▶ _AIM OF THE EXERCISE_:
Return, exactly as written, every line from the first line of the data below through the line that contains "bend_r = 1.8; // [1.6:0.1:2.4]".
━━━ DATA SEGMENT
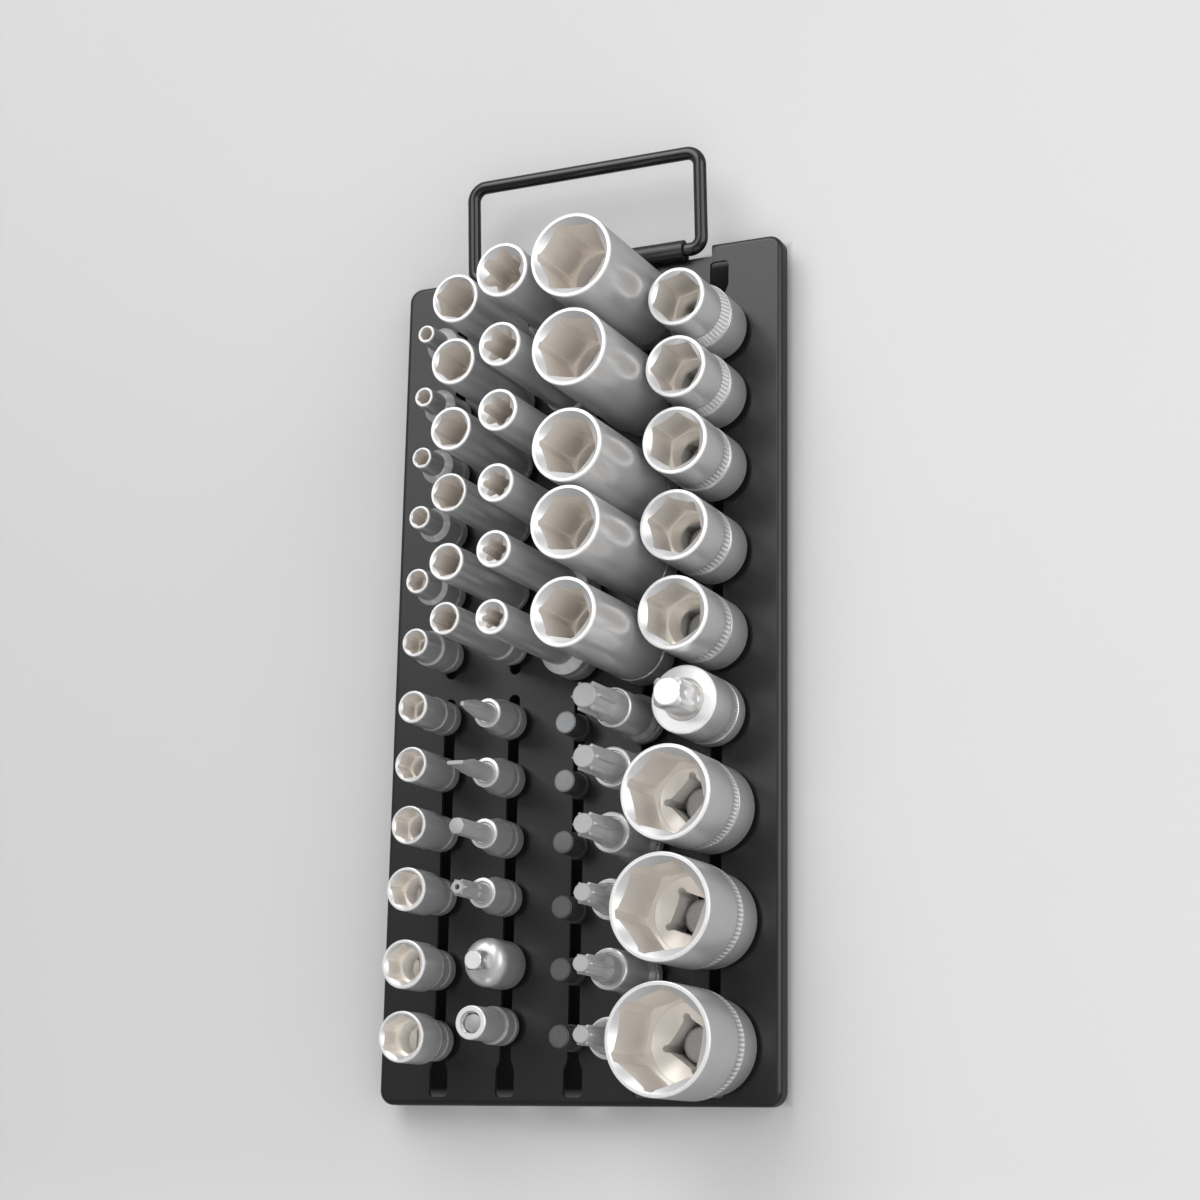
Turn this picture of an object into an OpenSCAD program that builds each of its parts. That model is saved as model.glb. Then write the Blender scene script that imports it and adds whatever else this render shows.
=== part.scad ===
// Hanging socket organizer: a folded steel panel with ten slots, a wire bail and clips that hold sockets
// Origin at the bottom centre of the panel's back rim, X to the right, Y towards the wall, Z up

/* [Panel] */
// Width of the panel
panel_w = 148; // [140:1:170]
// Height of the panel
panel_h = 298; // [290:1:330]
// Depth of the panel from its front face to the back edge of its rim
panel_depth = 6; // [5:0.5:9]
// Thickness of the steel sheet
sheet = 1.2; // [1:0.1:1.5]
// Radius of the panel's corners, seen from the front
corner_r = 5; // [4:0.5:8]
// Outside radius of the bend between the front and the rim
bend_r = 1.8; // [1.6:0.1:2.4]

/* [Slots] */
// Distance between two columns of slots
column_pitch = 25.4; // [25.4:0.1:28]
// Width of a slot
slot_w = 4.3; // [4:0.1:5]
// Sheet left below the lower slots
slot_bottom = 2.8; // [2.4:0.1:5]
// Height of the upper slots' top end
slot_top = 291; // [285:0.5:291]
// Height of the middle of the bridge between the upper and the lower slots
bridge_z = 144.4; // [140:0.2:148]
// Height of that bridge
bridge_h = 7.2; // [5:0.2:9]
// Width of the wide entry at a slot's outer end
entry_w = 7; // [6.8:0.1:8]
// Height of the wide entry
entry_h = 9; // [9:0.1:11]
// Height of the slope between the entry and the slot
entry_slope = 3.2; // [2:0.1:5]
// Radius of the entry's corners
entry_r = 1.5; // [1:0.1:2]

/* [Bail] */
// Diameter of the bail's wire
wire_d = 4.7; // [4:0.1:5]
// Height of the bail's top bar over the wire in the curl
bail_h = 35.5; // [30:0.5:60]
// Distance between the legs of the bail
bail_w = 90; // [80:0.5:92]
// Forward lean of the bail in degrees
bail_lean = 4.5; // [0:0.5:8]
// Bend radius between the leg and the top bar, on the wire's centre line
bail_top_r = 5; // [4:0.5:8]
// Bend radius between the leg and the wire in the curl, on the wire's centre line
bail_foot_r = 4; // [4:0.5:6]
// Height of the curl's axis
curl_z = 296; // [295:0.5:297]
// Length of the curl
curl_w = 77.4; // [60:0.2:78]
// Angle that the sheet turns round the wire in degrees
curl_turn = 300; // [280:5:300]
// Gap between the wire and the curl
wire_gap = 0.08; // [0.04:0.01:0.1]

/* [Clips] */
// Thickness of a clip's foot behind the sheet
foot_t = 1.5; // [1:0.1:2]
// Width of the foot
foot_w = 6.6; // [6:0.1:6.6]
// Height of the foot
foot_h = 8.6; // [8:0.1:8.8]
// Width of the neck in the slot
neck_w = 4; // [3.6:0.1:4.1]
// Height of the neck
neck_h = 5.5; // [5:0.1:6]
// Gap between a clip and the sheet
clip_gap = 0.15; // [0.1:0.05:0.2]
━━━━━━
▶ _THE RESULT_:
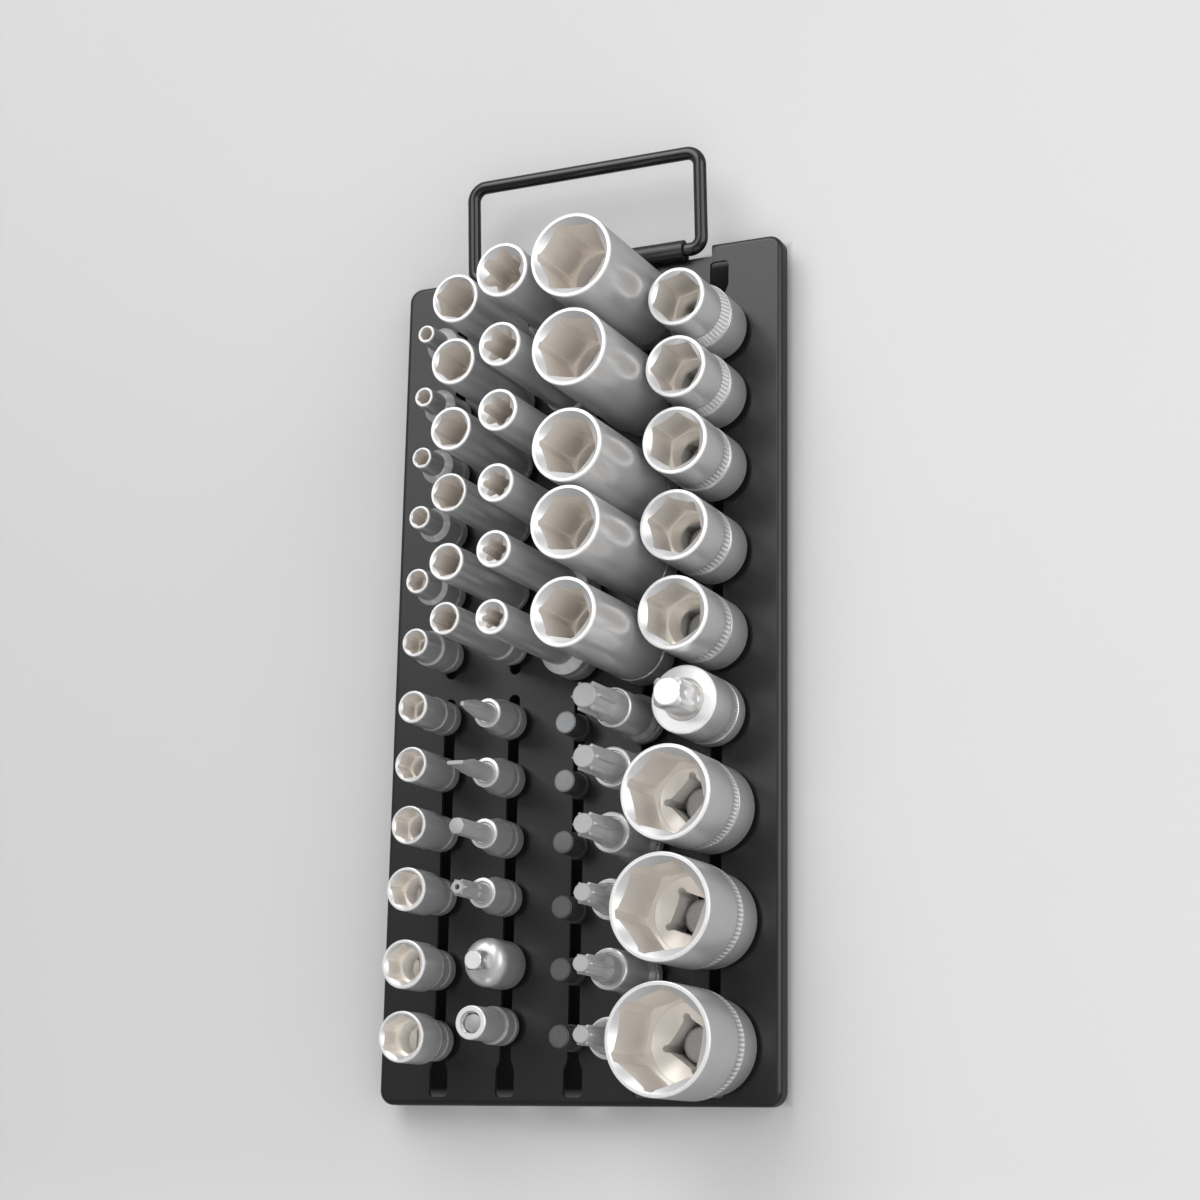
Turn this picture of an object into an OpenSCAD program that builds each of its parts. That model is saved as model.glb. Then write the Blender scene script that imports it and adds whatever else this render shows.
=== part.scad ===
// Hanging socket organizer: a folded steel panel with ten slots, a wire bail and clips that hold sockets
// Origin at the bottom centre of the panel's back rim, X to the right, Y towards the wall, Z up

/* [Panel] */
// Width of the panel
panel_w = 148; // [140:1:170]
// Height of the panel
panel_h = 298; // [290:1:330]
// Depth of the panel from its front face to the back edge of its rim
panel_depth = 6; // [5:0.5:9]
// Thickness of the steel sheet
sheet = 1.2; // [1:0.1:1.5]
// Radius of the panel's corners, seen from the front
corner_r = 5; // [4:0.5:8]
// Outside radius of the bend between the front and the rim
bend_r = 1.8; // [1.6:0.1:2.4]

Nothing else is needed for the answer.